I haven’t written all of it yet, but here’s the bit I wrote when I got up this morning. The envelope was too small to write more than this, but anyway, I hope you like it.

'Thank You For The Writing' goes something like this.

“Cos’ I’ve wrote a novel, I hope it’s not trite,
And everyone reads it when I start to write.
I’m so happy and proud… I just want to read it out loud.
So I say thank you all for “Thai Girl”, the book I’ve written.
I’m not shy although once bitten.
And as I write another, I ask in all honesty,
What would life be, without one final chance what are we!
So I say thank you for the writing… for giving it to me!”

I suppose if I become a full-time song writer, I won’t have time to write any more blogs, which is a pity, so maybe I won’t be a song writer after all. Unless of course they make me an offer I can’t refuse…

2 comments:

ERIC SHACKLE said...

Hi Andrew. Greetings from Sydney, Australia (not far from Woy Woy, and 50 miles north of Woolloomooloo).

I'm pleasantly surprised and flattered by your remarks in this story, that I've just discovered by following a link from Open Writing.

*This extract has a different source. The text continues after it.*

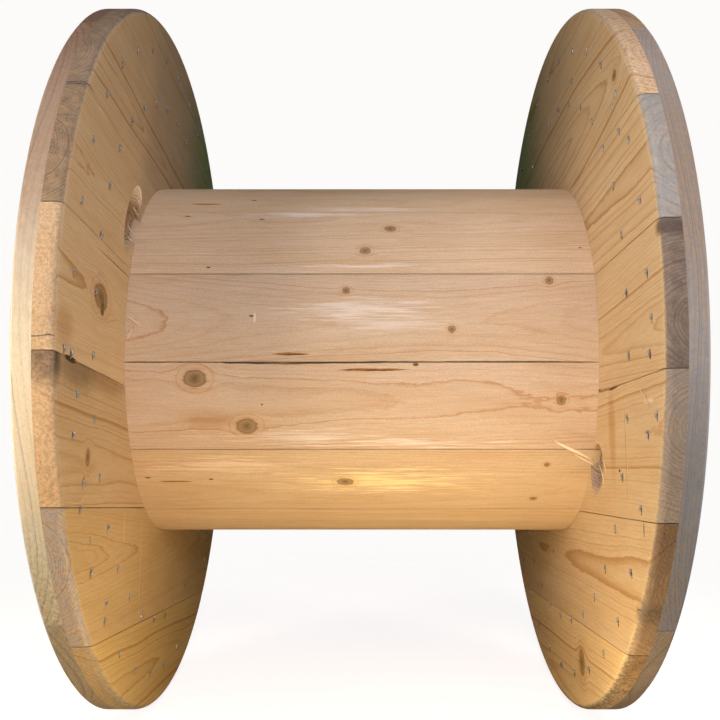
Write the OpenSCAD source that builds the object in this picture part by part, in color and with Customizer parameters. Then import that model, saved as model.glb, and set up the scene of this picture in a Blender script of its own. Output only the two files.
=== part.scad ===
// Wooden cable drum: two flanges of crossed boards, clamped by tie rods onto a turned
// barrel of staves. The drum's axis is X, it stands on its two rims, and the origin is
// the middle of the spindle bore. Each flange is drawn lying flat, with its inner face
// at z = 0, its inner boards along x and outside upwards, and is then put in place.

/* [Flanges] */
// Diameter of each flange
flange_d = 1000; // [700:10:1250]
// Thickness of one layer of boards, two layers to a flange
board_t = 22; // [20:1:32]
// Width of a flange board
board_w = 150; // [120:5:220]
// Open gap at the seam between two boards of a layer
board_seam = 0.9; // [0.4:0.1:3]
// Radius that rounds the inner edge of the rim
rim_inner_round = 8; // [3:1:16]
// Bevel along the outer edge of the rim
rim_outer_bevel = 3; // [1:0.5:10]
// Slope of the left flange's inner boards, falling away to the far side
left_turn = 9.5; // [0:0.5:20]
// Slope of the right flange's inner boards, falling away to the far side
right_turn = 7.5; // [0:0.5:20]
// How far the left flange's outer boards are laid off the middle
left_shift = 16; // [0:1:25]
// How far the right flange's outer boards are laid off the middle
right_shift = 11; // [0:1:25]

/* [Barrel] */
// Outside diameter of the turned barrel
barrel_d = 514; // [400:2:620]
// Clear width between the flanges, which the cable fills
inner_w = 590; // [300:10:800]
// Number of staves round the barrel
staves = 14; // [10:1:20]
// Thickness of a stave in its middle
stave_t = 24; // [18:1:34]
// Open gap at the seam between two staves
stave_seam = 1.1; // [0.4:0.1:3]
// Turn of the barrel about its axis
barrel_turn = 0.9; // [-12:0.1:12]
// Depth of the groove in each flange that the staves' ends sit in
groove_depth = 10; // [6:1:14]
// Clearance round the staves' ends in the groove
groove_clear = 0.4; // [0.2:0.1:1]

/* [Spindle bore and cable slots] */
// Diameter of the bore that the spindle goes through
bore_d = 80; // [50:1:110]
// Diameter of the drilled cable slot in each flange, beside the barrel
slot_d = 54; // [30:1:60]
// Height angle of the left cable slot above the near side
left_slot_angle = 40; // [20:1:60]
// Lean of the left cable slot from square to the flange
left_slot_lean = 62; // [20:1:64]
// Height angle of the right cable slot above the near side
right_slot_angle = -29.5; // [-60:0.5:-20]
// Lean of the right cable slot from square to the flange
right_slot_lean = 38; // [20:1:64]

/* [Tie rods] */
// Number of tie rods through the barrel
rods = 4; // [3:1:6]
// Diameter of a tie rod
rod_d = 12; // [8:1:16]
// Clearance across a tie rod in its hole
rod_clear = 1; // [0.5:0.1:2]
// Distance from the barrel's inner face in to the middle of a tie rod
rod_inset = 34; // [30:1:60]
// Diameter of a washer
washer_d = 40; // [32:1:44]
// Thickness of a washer
washer_t = 3; // [2:0.5:4]
// Width of a nut across its flats
nut_af = 19; // [16:1:24]
// Thickness of a nut
nut_t = 10; // [6:1:12]
// Length of rod that stands out of a nut
rod_end = 2; // [1:0.5:2]
// Clearance round a washer in its counterbore
washer_clear = 2; // [1:0.5:3]

/* [Nails] */
// Diameter of a nail
nail_d = 3.1; // [2.5:0.1:4]
// Diameter of a nail's head
nail_head_d = 7; // [5:0.5:9]
// Thickness of a nail's head
nail_head_t = 1.2; // [0.8:0.1:2]
// Length of the tip that is clinched over on the inner face
nail_tip = 9; // [6:0.5:12]
// Clearance round a nail in its hole
nail_clear = 0.1; // [0.05:0.05:0.2]
// Number of nails in each of the two outer rings
ring_nails = 34; // [24:1:40]
// Distance from the rim in to the first ring of nails
ring_edge = 48; // [35:1:60]
// Distance from the first ring of nails in to the second
ring_step = 72; // [40:1:90]
// Number of nails in the ring inside the barrel
hub_nails = 12; // [8:1:16]
// Distance from the spindle bore out to the ring inside the barrel
hub_ring_gap = 90; // [60:1:100]

/* [Hidden] */
$fn = 96;
flange_r = flange_d / 2;
flange_t = 2 * board_t;
barrel_r = barrel_d / 2;
barrel_inner_r = barrel_r - stave_t;
stave_angle = 360 / staves;
stave_l = inner_w + 2 * groove_depth;
rod_ring_r = barrel_inner_r - rod_inset;
rod_hole_d = rod_d + rod_clear;
pocket_d = washer_d + 2 * washer_clear;
// The nut, the washer and the rod's end all stay 1 mm below the outer face
pocket_depth = washer_t + nut_t + rod_end + 1;
nut_seat = flange_t - pocket_depth + washer_t;
slot_bite = 2; // how far the cable slot runs in over the barrel's groove
slot_ring_r = barrel_r - slot_bite + slot_d / 2;
nail_r = nail_d / 2;
tip_sink = 0.55; // how deep the middle of a clinched tip lies in the wood
tip_r = nail_r - 0.25; // the bend flattens the nail a little
tip_point_r = 0.4;
cut = 1; // how far a cutting shape runs past the face it cuts

// Boards are numbered from the first strip that the disc reaches to the last
function first_strip(shift) = -ceil((flange_r + shift) / board_w - 0.5);
function last_strip(shift) = ceil((flange_r - shift) / board_w - 0.5);
function strip_count(shift) = last_strip(shift) - first_strip(shift) + 1;
function strip_middle(i, shift) = (first_strip(shift) + i - 1) * board_w + shift;

// Sides: -1 is the left flange and 1 the right one
SIDES = [-1, 1];
function side_name(side) = side < 0 ? "left" : "right";
function turn(side) = side < 0 ? left_turn : right_turn;
function shift(side) = side < 0 ? left_shift : right_shift;
function slot_angle(side) = side < 0 ? left_slot_angle : right_slot_angle;
function slot_lean(side) = side < 0 ? left_slot_lean : right_slot_lean;

// A height angle above the drum's near side, as an angle in the flange's own plane
function in_flange(height, side) = 180 - height + turn(side);
function at(radius, angle) = [radius * cos(angle), radius * sin(angle)];

// Nails of one flange, as places in its own plane: two rings near the rim, a ring inside
// the barrel, and a few extra nails beside the seams of the inner boards
EXTRA_NAILS = [
    [[434, -4.5], [434, -17.5], [437, -26.5], [435, -40], [473, 1.5]],
    [[432, 37.5], [434, 43.5], [478, -6.5], [410, 74], [460, 5.5]],
];
function ring(radius, count, side) =
    [for (k = [0 : count - 1]) at(radius, in_flange(k * 360 / count + 1, side))];
function extra_nails(side) =
    [for (e = EXTRA_NAILS[side < 0 ? 0 : 1]) at(e[0] * flange_r / 500, in_flange(e[1], side))];
function nails(side) = concat(
    ring(flange_r - ring_edge, ring_nails, side),
    ring(flange_r - ring_edge - ring_step, ring_nails, side),
    ring(bore_d / 2 + hub_ring_gap, hub_nails, side),
    extra_nails(side)
);
// Each tip is clinched across the grain, a little askew
function tip_turn(i) = -90 + 14 * sin(i * 137.5);

// Puts a flange that lies flat at its end of the barrel
module place_flange(side) {
    mirror([side < 0 ? 1 : 0, 0, 0])
        translate([inner_w / 2, 0, 0])
            rotate([-turn(side), 0, 0])
                rotate([90, 0, 90])
                    children();
}

// The inner layer as a whole disc, with the inner edge of its rim rounded
module inner_disc() {
    rotate_extrude()
        intersection() {
            union() {
                square([flange_r - rim_inner_round, board_t]);
                translate([0, rim_inner_round])
                    square([flange_r, board_t - rim_inner_round]);
                translate([flange_r - rim_inner_round, rim_inner_round])
                    circle(rim_inner_round);
            }
            square([flange_r, board_t]);
        }
}

// The outer layer as a whole disc, with the outer edge of its rim bevelled
module outer_disc() {
    rotate_extrude()
        polygon([
            [0, board_t],
            [flange_r, board_t],
            [flange_r, flange_t - rim_outer_bevel],
            [flange_r - rim_outer_bevel, flange_t],
            [0, flange_t],
        ]);
}

// One board's strip of a layer, without its share of the seams
module strip(middle, z) {
    width = board_w - board_seam;
    translate([-flange_r - cut, middle - width / 2, z])
        cube([2 * (flange_r + cut), width, board_t]);
}

// The ring groove that the staves' ends sit in
module groove() {
    outer = barrel_r + groove_clear;
    inner = barrel_inner_r - groove_clear;
    translate([0, 0, -cut])
        difference() {
            cylinder(r = outer, h = groove_depth + cut);
            translate([0, 0, -cut])
                cylinder(r = inner, h = groove_depth + 3 * cut);
        }
}

module spindle_hole() {
    translate([0, 0, -cut])
        cylinder(d = bore_d, h = flange_t + 2 * cut);
}

// The leaning hole that the cable's inner end is led out through
module cable_slot(side) {
    reach = flange_t / cos(slot_lean(side)) + slot_d * tan(slot_lean(side));
    rotate([0, 0, in_flange(slot_angle(side), side)])
        translate([slot_ring_r, 0, 0])
            rotate([slot_lean(side), 0, 0])
                translate([0, 0, -reach / 2])
                    cylinder(d = slot_d, h = 2 * reach);
}

module rod_places(side) {
    for (k = [0 : rods - 1])
        rotate([0, 0, (k + 0.5) * 360 / rods + turn(side)])
            translate([rod_ring_r, 0, 0])
                children();
}

module rod_holes(side) {
    rod_places(side) {
        translate([0, 0, -cut])
            cylinder(d = rod_hole_d, h = flange_t + 2 * cut);
        translate([0, 0, flange_t - pocket_depth])
            cylinder(d = pocket_d, h = pocket_depth + cut);
    }
}

// The line that a nail's clinched tip lies on, from the middle of its shank
module tip_line(i) {
    translate([0, 0, tip_sink])
        rotate([0, 0, tip_turn(i)])
            rotate([0, 90, 0])
                children();
}

// A nail: its head flush with the outer face, its shank through both layers, and its
// tip bent over and pressed into the inner face
module nail(i) {
    bend = tip_sink - nail_r;
    translate([0, 0, bend])
        cylinder(r = nail_r, h = flange_t - nail_head_t / 2 - bend, $fn = 32);
    translate([0, 0, flange_t - nail_head_t])
        cylinder(d = nail_head_d, h = nail_head_t, $fn = 32);
    tip_line(i)
        cylinder(r1 = tip_r, r2 = tip_point_r, h = nail_tip, $fn = 32);
}

// What a nail takes out of the boards: its hole, the dent of its head and that of its tip
module nail_hole(i) {
    translate([0, 0, -cut])
        cylinder(r = nail_r + nail_clear, h = flange_t + cut, $fn = 32);
    translate([0, 0, flange_t - nail_head_t - nail_clear])
        cylinder(d = nail_head_d + 2 * nail_clear, h = nail_head_t + nail_clear + cut, $fn = 32);
    tip_line(i)
        cylinder(r = tip_r + nail_clear, h = nail_tip + nail_clear, $fn = 32);
}

// The holes of those nails that come near one board; across is 1 for the inner boards,
// which lie side by side along y, and 0 for the outer ones
module nail_holes(side, across, middle) {
    places = nails(side);
    near = board_w / 2 + nail_tip + nail_head_d;
    for (i = [0 : len(places) - 1])
        if (abs(places[i][across] - middle) < near)
            translate(places[i])
                nail_hole(i);
}

module inner_board(side, i) {
    middle = strip_middle(i, 0);
    color("#cda069")
        place_flange(side)
            difference() {
                intersection() {
                    inner_disc();
                    strip(middle, 0);
                }
                groove();
                spindle_hole();
                cable_slot(side);
                rod_holes(side);
                nail_holes(side, 1, middle);
            }
}

module outer_board(side, i) {
    middle = strip_middle(i, shift(side));
    color("#d8b482")
        place_flange(side)
            difference() {
                intersection() {
                    outer_disc();
                    rotate([0, 0, -90])
                        strip(middle, board_t);
                }
                spindle_hole();
                cable_slot(side);
                rod_holes(side);
                nail_holes(side, 0, middle);
            }
}

// A stave is a straight board with bevelled edges, turned round on its outside
module stave(i) {
    half = stave_angle / 2;
    side_gap = stave_seam / 2 / cos(half);
    blank_r = barrel_r / cos(half) + cut;
    near = barrel_inner_r * tan(half) - side_gap;
    far = blank_r * tan(half) - side_gap;
    color("#d3a374")
        rotate([90, 0, 90])
            translate([0, 0, -stave_l / 2])
                intersection() {
                    rotate([0, 0, 180 + barrel_turn + (i - 0.5) * stave_angle])
                        linear_extrude(stave_l)
                            polygon([
                                [barrel_inner_r, -near],
                                [blank_r, -far],
                                [blank_r, far],
                                [barrel_inner_r, near],
                            ]);
                    cylinder(r = barrel_r, h = stave_l);
                }
}

module tie_rod(i) {
    half_l = inner_w / 2 + nut_seat + nut_t + rod_end;
    color("#8d8f91")
        rotate([(i - 0.5) * 360 / rods, 0, 0])
            translate([-half_l, rod_ring_r, 0])
                rotate([0, 90, 0])
                    cylinder(d = rod_d, h = 2 * half_l);
}

module washers(side) {
    color("#9a9c9e")
        place_flange(side)
            rod_places(side)
                translate([0, 0, flange_t - pocket_depth])
                    difference() {
                        cylinder(d = washer_d, h = washer_t);
                        translate([0, 0, -cut])
                            cylinder(d = rod_hole_d, h = washer_t + 2 * cut);
                    }
}

module nuts(side) {
    color("#85878a")
        place_flange(side)
            rod_places(side)
                translate([0, 0, nut_seat])
                    difference() {
                        cylinder(d = nut_af / cos(30), h = nut_t, $fn = 6);
                        translate([0, 0, -cut])
                            cylinder(d = rod_d + nail_clear, h = nut_t + 2 * cut);
                    }
}

module flange_nails(side) {
    places = nails(side);
    color("#6d6f73")
        place_flange(side)
            for (i = [0 : len(places) - 1])
                translate(places[i])
                    nail(i);
}

for (s = SIDES, i = [1 : strip_count(0)])
    inner_board(s, i);
for (s = SIDES, i = [1 : strip_count(shift(s))])
    outer_board(s, i);
for (i = [1 : staves])
    stave(i);
for (i = [1 : rods])
    tie_rod(i);
for (s = SIDES)
    washers(s);
for (s = SIDES)
    nuts(s);
for (s = SIDES)
    flange_nails(s);
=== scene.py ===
# %% [markdown]
# # A wooden cable drum
# Two round flanges, each two crossed layers of spruce boards, are clamped by tie rods onto a
# barrel of staves. Nails hold the layers together, and their tips are clinched over inside.
# The frame holds every piece at its real size, so this lesson is about finish: wood that was
# sawn, turned, nailed and left out in the weather.

# %% The frame and the few helpers
import math
import random

import bmesh
import bpy
from mathutils import Matrix, Vector


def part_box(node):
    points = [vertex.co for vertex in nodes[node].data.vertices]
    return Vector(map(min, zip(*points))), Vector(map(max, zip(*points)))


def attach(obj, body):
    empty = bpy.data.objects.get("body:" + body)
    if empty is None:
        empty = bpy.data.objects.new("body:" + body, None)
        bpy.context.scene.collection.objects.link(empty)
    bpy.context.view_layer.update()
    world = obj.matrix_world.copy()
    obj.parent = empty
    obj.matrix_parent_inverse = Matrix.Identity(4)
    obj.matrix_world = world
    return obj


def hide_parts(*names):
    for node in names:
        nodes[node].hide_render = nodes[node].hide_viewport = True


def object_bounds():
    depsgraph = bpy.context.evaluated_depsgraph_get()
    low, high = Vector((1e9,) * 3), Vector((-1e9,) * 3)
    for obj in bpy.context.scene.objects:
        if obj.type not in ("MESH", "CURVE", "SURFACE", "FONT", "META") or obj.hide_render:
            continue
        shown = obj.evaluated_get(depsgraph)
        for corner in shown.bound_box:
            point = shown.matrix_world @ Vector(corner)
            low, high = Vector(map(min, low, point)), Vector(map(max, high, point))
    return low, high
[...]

I'll return the compliment by posting the following item in the May edition of The World's First Multi-National e-Book:

"NEW! Why do bloggers blog? http://www.thaigirl2004.blogspot.com/
British author Andrew Hicks, a retired corporate lawyer and university professor living in Thailand, says: 'I blog simply because I enjoy blogging. What can equal the buzz of clicking on ‘publish’ and then viewing my blog on screen, knowing that it can now be read by someone in Islamabad or Saskatchewan, Tunbridge Wells or Lisbon... The immediacy of the internet is extraordinary.' Hear hear. Andrew. We get a similar buzz when we run the cursor over our GuestMap. http://pub20.bravenet.com/guestmap/view.php?usernum=1674329948"

Cheers, Eric.

Anonymous said...

I read your blog. At first, I wanted to check,because I am Thai and I found it interesting then.